Prince Charles scolds US over its love of beef
America’s appetite for steaks and burgers is not sustainable, Charles tells DC audience
Prince Charles has scolded America over its love of beef in a speech at Georgetown University in which he also appeared to take a swipe at the European Union's common agricultural policy.
He told the audience at the Future of Food conference in Washington that each pound of beef produced in the West used up 2,000 gallons of water and warned: "That is a lot of water and there is plenty of evidence that the Earth cannot keep up with the demand." He said the world's reserves of water were depleted and that we could no longer take supplies of that "magical substance" for granted.
UN figures show that, on average, Americans eat well over 40kg of beef a year - four times the international average and double the amount consumed by the average Briton.

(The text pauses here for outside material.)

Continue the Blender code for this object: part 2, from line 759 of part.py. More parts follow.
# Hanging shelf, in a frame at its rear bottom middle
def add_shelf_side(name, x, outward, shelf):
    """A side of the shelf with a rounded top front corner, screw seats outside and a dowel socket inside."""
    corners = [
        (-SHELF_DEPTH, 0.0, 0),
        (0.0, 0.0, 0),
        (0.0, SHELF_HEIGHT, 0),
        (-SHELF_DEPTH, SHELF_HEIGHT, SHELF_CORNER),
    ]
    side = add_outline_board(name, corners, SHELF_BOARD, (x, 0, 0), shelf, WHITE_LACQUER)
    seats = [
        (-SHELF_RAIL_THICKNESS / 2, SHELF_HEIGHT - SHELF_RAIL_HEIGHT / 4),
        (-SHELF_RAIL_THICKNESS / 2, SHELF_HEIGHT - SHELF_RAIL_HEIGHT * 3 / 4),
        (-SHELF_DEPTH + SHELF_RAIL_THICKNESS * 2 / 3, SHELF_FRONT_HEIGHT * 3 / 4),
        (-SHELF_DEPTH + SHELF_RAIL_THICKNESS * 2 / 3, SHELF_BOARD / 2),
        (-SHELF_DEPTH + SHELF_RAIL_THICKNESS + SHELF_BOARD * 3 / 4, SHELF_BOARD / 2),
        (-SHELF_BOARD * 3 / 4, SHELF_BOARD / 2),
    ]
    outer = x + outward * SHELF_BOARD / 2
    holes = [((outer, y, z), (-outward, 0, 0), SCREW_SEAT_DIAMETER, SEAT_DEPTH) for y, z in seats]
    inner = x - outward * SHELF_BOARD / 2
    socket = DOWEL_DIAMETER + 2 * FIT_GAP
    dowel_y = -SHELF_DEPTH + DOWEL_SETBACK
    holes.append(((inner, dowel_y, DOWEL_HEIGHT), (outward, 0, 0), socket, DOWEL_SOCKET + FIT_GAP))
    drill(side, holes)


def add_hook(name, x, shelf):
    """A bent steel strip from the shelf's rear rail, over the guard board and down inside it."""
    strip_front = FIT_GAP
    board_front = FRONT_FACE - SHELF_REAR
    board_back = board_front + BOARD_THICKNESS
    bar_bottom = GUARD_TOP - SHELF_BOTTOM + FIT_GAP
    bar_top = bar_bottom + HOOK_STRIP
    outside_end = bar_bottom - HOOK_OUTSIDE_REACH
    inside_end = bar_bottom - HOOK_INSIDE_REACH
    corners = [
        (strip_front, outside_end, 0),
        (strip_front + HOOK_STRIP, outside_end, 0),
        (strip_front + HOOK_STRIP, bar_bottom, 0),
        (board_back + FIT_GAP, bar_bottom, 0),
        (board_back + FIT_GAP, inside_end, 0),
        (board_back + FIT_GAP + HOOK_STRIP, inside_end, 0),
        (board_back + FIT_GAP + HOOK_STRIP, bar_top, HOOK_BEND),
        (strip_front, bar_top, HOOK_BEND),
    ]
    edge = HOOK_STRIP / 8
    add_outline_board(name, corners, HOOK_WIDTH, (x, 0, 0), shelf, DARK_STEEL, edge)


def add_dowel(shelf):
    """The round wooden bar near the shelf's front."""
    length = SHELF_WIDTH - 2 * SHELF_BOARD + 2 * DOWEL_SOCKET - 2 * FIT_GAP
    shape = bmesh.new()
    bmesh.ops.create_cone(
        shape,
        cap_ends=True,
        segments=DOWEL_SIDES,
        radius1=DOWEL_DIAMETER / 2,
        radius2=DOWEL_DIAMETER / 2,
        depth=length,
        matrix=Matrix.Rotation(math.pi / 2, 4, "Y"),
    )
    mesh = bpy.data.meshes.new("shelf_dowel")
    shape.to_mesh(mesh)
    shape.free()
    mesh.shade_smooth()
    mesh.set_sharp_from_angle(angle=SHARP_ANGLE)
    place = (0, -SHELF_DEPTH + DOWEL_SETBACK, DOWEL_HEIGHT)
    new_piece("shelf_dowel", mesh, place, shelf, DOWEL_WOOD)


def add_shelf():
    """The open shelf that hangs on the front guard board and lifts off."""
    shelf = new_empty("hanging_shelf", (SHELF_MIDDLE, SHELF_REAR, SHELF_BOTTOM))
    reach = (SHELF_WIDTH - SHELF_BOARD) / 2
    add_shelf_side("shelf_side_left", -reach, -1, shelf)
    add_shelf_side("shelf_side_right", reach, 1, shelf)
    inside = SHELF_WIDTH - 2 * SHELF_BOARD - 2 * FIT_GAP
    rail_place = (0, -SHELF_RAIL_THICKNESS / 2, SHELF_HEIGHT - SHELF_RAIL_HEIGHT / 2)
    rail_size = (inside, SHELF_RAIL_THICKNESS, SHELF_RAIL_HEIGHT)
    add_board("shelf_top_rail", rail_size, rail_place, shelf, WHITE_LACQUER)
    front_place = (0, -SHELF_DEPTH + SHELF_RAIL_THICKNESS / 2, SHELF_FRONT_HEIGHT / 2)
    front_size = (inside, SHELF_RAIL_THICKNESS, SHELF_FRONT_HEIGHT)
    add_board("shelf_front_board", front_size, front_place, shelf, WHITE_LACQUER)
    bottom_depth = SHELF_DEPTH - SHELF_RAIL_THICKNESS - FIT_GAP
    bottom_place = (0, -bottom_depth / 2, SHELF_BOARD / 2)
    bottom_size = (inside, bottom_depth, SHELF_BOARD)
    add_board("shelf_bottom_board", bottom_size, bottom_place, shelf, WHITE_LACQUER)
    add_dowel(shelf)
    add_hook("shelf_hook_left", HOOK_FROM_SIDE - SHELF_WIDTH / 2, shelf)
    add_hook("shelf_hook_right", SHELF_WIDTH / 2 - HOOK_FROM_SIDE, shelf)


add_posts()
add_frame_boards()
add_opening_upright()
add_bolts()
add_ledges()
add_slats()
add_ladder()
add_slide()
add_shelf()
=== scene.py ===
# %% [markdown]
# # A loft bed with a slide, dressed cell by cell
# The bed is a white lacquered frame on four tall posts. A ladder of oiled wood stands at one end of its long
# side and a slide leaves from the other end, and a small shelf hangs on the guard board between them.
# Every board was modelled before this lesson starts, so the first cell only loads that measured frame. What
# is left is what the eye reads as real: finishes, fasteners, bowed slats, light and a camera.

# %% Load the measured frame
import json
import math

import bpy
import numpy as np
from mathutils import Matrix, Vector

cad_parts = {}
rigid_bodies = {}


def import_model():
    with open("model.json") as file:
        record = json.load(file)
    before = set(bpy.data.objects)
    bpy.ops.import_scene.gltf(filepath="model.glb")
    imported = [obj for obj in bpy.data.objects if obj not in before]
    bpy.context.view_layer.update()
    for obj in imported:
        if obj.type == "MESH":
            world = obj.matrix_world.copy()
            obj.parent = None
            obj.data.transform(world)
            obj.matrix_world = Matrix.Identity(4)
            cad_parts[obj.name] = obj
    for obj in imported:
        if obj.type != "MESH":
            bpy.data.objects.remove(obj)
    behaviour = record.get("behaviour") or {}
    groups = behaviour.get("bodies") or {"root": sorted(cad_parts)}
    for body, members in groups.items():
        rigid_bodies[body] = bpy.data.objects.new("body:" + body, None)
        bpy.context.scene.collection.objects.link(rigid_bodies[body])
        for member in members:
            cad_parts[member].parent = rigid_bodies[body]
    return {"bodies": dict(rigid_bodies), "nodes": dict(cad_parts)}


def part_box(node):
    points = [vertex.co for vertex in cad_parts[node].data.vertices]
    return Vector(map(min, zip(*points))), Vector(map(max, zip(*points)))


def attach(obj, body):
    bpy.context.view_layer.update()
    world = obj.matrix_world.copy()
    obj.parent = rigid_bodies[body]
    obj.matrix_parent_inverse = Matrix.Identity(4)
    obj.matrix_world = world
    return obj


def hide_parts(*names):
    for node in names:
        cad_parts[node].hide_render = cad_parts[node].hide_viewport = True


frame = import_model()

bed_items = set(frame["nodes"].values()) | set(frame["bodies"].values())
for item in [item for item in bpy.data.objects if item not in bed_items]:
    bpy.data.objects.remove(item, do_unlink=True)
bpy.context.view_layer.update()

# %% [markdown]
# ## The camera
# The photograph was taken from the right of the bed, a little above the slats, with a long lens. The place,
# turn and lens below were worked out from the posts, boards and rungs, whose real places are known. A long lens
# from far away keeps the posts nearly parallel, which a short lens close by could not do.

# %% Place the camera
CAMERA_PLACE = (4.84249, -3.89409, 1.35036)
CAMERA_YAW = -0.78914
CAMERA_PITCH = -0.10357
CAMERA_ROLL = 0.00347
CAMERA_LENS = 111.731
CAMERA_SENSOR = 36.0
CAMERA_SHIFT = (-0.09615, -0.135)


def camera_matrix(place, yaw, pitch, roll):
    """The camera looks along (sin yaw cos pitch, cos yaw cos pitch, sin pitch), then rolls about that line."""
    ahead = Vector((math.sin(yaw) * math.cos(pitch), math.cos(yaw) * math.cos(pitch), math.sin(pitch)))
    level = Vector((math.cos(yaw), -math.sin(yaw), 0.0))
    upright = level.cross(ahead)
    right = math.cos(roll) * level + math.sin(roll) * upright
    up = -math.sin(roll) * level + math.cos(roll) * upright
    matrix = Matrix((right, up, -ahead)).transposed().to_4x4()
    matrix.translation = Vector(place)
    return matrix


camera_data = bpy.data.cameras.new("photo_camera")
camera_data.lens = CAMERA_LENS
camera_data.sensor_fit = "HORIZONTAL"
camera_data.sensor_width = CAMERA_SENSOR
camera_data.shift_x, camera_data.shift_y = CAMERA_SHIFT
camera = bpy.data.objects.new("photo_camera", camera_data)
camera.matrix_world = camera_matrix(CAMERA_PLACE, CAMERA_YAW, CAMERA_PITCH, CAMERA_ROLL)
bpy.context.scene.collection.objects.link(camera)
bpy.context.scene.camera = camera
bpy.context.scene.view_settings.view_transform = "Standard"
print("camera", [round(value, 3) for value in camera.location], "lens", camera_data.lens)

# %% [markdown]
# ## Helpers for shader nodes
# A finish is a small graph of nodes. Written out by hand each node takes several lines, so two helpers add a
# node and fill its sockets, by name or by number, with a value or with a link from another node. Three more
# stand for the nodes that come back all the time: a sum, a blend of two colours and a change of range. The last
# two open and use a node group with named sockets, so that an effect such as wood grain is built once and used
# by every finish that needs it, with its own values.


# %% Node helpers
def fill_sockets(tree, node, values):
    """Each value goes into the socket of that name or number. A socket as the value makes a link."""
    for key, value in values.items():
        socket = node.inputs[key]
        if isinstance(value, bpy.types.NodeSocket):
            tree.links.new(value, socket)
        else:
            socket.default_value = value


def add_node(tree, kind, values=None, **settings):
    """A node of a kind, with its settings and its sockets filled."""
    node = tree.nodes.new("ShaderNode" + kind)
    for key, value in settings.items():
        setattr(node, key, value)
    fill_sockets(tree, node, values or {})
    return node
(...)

He also criticised America for allowing so much of its farmland to be turned over to other uses and claimed that since 1982 an area the size Indiana had been built on.

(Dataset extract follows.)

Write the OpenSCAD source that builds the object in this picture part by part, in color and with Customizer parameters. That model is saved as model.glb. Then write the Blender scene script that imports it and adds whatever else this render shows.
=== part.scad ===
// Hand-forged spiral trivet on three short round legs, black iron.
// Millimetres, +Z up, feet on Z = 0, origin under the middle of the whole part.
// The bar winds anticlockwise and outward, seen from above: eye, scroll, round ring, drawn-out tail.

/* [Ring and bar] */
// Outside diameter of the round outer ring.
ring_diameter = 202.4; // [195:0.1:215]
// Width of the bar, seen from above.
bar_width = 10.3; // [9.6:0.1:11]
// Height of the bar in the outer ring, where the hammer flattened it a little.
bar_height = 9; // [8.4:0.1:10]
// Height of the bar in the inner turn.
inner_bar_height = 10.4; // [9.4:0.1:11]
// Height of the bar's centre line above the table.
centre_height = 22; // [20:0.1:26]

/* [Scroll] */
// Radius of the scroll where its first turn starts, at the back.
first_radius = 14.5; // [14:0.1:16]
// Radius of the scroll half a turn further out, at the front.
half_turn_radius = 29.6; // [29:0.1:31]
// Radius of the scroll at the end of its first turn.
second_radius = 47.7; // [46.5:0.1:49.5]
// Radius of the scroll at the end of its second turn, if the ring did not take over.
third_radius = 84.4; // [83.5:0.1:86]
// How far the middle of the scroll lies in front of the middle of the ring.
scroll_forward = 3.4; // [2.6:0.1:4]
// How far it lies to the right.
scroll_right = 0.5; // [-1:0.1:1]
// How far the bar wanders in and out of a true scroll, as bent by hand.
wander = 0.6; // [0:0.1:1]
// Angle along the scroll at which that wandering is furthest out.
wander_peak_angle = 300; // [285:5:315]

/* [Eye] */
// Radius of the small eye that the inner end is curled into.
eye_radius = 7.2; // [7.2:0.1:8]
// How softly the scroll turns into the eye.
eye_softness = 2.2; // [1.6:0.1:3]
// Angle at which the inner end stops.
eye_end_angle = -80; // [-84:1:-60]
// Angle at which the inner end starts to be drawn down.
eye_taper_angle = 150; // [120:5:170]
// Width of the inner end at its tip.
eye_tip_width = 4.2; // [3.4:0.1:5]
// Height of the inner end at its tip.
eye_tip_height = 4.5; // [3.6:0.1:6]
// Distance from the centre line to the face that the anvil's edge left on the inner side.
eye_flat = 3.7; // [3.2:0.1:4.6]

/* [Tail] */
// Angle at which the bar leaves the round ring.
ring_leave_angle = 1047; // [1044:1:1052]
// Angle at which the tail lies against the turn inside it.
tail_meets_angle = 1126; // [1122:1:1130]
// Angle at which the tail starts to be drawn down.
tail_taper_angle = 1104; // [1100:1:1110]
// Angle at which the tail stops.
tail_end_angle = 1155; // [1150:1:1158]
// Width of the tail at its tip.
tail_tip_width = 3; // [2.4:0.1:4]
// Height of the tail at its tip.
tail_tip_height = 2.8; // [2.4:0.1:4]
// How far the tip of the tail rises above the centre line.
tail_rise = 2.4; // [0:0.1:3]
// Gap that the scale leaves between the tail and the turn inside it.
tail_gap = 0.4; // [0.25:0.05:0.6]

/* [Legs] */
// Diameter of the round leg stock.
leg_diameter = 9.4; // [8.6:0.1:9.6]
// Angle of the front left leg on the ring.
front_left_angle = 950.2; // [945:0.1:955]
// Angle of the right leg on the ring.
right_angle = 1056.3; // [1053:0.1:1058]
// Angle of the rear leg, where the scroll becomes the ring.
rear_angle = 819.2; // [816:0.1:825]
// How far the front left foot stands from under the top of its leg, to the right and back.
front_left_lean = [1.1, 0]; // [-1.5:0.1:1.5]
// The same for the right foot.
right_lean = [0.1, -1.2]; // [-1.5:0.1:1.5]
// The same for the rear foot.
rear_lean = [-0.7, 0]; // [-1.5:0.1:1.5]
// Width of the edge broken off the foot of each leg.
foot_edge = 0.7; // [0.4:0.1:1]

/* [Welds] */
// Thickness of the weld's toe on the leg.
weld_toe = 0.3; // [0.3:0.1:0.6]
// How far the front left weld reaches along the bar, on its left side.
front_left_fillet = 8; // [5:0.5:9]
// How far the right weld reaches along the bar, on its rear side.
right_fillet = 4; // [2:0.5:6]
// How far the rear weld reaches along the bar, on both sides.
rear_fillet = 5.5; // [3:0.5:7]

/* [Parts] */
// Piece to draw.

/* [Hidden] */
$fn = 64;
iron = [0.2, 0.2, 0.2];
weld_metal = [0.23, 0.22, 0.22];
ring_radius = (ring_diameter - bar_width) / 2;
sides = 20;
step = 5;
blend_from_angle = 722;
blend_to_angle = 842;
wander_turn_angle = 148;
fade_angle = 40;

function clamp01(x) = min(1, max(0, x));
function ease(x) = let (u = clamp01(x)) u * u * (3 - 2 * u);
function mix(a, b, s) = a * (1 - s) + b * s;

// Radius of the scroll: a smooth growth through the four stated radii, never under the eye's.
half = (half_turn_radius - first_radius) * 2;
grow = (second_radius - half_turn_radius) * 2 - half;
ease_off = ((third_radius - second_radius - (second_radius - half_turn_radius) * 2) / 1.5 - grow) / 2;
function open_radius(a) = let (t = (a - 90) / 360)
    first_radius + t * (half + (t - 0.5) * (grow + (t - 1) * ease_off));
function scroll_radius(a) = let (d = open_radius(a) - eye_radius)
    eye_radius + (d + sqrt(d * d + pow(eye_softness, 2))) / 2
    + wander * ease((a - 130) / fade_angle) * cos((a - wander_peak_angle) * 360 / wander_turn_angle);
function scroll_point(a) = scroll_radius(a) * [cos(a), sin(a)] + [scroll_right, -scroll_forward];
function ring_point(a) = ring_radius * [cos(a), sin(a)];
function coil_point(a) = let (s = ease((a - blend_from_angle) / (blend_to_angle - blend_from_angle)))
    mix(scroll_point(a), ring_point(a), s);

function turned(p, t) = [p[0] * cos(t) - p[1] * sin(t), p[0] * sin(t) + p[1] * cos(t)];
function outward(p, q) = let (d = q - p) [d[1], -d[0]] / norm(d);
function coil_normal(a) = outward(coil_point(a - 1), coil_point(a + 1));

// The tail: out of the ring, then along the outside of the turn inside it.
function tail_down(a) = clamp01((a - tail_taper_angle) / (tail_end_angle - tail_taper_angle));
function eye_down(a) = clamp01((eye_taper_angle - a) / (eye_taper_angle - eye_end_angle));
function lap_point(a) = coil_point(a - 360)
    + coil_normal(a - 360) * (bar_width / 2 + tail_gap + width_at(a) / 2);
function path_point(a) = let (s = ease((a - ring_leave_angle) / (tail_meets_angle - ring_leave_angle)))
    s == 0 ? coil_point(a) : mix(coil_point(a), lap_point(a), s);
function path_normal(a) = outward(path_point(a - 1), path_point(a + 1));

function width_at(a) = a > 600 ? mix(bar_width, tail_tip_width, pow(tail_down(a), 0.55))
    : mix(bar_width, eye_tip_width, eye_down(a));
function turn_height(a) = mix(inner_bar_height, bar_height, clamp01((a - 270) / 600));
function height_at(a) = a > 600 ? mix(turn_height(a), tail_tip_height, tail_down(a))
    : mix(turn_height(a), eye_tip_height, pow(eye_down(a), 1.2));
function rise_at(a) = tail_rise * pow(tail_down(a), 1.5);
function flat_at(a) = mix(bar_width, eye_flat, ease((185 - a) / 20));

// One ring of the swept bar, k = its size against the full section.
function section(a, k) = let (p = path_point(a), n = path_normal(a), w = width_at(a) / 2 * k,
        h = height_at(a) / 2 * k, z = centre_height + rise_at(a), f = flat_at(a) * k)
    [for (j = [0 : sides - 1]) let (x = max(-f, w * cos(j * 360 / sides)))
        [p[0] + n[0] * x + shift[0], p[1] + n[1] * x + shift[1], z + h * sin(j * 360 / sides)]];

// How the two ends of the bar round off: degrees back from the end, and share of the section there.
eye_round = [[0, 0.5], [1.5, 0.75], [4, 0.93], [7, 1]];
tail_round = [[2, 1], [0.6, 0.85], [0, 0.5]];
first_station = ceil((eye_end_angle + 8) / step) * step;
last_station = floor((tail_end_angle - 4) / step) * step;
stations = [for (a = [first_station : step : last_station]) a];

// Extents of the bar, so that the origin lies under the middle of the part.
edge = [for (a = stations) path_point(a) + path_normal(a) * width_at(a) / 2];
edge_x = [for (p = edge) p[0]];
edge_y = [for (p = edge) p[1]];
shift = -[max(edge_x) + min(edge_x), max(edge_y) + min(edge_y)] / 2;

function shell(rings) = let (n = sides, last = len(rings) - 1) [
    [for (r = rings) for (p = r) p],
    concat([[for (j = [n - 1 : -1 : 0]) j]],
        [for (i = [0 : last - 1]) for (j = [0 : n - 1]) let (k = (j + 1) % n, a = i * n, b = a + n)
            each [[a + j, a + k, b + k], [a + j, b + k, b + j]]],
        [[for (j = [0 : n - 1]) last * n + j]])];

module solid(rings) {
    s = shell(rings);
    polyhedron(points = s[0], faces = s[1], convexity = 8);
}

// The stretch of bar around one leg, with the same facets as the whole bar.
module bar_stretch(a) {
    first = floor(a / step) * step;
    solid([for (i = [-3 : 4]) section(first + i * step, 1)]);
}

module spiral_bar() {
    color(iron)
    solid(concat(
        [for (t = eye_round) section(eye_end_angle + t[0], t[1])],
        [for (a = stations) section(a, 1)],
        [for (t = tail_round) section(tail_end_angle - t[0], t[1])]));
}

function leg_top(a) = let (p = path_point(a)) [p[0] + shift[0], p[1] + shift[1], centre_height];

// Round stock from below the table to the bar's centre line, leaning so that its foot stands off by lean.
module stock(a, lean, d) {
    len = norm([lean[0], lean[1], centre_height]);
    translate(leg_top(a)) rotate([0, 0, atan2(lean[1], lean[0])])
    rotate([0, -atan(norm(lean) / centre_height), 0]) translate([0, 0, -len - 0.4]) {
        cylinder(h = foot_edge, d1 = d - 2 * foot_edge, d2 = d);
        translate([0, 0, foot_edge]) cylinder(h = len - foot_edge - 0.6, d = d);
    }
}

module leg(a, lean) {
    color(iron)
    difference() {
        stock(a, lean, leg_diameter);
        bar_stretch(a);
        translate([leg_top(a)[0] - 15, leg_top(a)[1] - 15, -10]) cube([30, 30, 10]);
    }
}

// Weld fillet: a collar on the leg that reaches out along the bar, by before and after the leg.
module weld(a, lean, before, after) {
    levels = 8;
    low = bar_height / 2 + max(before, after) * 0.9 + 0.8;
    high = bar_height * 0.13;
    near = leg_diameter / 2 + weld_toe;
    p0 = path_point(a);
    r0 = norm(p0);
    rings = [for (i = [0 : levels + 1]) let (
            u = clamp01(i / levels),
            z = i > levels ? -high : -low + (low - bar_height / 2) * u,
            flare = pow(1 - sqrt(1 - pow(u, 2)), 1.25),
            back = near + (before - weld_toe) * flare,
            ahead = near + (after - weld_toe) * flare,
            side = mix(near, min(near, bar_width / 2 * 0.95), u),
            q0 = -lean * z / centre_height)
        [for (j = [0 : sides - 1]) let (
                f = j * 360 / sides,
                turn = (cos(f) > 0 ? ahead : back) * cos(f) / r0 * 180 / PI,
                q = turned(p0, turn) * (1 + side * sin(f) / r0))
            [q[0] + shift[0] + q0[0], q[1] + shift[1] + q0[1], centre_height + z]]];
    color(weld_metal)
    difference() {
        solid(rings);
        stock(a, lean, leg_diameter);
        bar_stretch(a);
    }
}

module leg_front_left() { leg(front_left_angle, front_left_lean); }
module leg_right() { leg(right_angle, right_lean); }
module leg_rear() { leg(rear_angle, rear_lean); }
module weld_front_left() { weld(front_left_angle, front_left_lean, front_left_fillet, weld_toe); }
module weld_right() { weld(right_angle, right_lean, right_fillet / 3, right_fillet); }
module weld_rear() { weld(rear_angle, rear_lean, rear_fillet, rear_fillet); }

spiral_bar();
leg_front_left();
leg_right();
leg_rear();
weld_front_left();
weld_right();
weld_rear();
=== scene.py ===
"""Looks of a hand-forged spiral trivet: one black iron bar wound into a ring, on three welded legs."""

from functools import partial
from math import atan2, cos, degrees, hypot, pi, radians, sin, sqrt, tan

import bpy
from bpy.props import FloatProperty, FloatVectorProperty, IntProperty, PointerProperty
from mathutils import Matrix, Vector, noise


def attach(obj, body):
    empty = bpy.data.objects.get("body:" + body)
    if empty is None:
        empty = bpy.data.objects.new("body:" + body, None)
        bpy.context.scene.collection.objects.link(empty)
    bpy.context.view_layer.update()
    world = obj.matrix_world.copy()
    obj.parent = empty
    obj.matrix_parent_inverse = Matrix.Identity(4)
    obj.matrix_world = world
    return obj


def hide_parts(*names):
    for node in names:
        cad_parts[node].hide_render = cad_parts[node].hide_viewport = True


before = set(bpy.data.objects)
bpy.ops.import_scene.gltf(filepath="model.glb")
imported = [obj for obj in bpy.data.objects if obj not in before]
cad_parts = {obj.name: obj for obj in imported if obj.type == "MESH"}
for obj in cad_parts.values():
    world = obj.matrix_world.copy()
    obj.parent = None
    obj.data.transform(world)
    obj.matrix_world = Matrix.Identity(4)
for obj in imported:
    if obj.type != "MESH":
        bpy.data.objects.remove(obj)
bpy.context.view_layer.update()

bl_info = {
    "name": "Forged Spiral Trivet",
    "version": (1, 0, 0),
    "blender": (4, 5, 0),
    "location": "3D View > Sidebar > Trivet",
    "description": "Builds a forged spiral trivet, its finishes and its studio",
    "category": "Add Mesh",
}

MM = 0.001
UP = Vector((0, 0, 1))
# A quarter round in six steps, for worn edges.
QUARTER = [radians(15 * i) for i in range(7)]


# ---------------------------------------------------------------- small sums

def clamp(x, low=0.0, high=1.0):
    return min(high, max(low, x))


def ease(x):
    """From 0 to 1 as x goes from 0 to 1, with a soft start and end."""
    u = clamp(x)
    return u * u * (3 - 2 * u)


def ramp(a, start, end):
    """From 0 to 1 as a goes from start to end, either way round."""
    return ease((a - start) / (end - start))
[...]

But he did not just aim his fire at the US. He also attacked farm subsidies, common in the EU, which he believes promote intensive farming and undermine sustainable agriculture.
He described it as a "curiously perverse economic incentive systems" and added: "We will have to develop much more sustainable, or durable forms of food production because the ways we have done things up to now are no longer as viable as they once appeared to be."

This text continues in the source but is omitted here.